Your awk example is doing the entire regex search in one pass. For each line of input, if the first, second, and third regex is found, the line will be printed, and you'll see the output essentially immediately (upon processing of the matching line).
Your grep example is using 3 different invocations of grep (one for each regex) to do the same thing, but the output of each invocation becomes the input for the next, which means that each needs to complete before the next has anything to process.

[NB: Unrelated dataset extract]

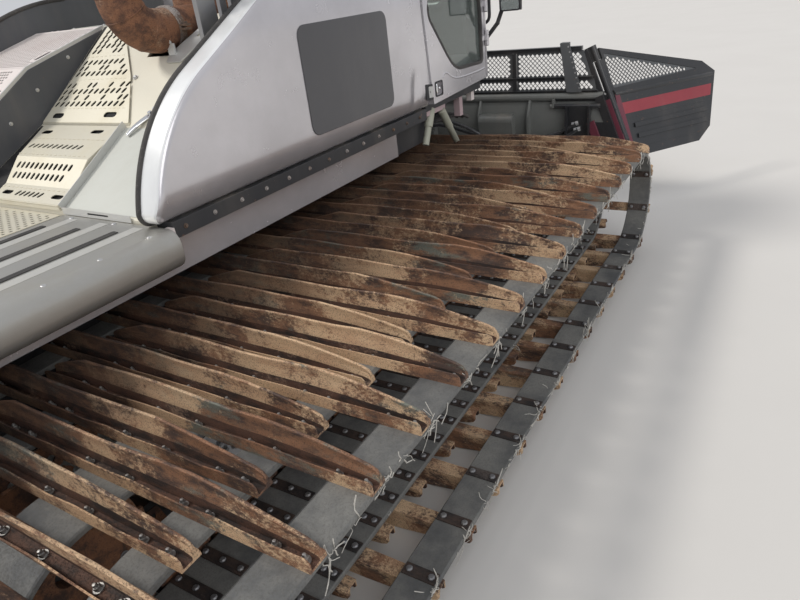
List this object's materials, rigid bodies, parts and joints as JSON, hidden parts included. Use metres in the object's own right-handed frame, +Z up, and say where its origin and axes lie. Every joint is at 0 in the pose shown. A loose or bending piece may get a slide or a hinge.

If you had a single 1000 line file and only line 5 matched all three regex, the awk command would give you output after processing the 5th line, before processing the 6th line. Compare that to the piped grep statements. The 1st invocation of grep would find the 5th line and whatever other lines may match the 1st regex, and after processing the 1000th (final) line of input, its output becomes the input to the 2nd invocation of grep. The second invocation of grep processes however many lines the 1st output and outputs the lines that match both the 1st and 2nd regex, which then becomes the input to the 3rd invocation of grep. As the 3rd invocation of grep processes each line, it will output any line that matches its regex.
You can compare the best and worst cases of grep for the above example: if none of the lines match any of the regex except line 5, which matches all 5, then the first grep processes 1000 lines, the second grep processes 1 line, and the third grep processes 1 line: it will process 1002 lines before has any output (best case). If all the lines match the first two regex but only one line matches the third regex, then the piped grep construction will process 1000 + 1000 lines + 5 = 2005 lines before it finds the match on the 5th line and has some output (it will continue to process the remaining 995 lines from the second grep's output, but you won't see any more output because nothing else will match).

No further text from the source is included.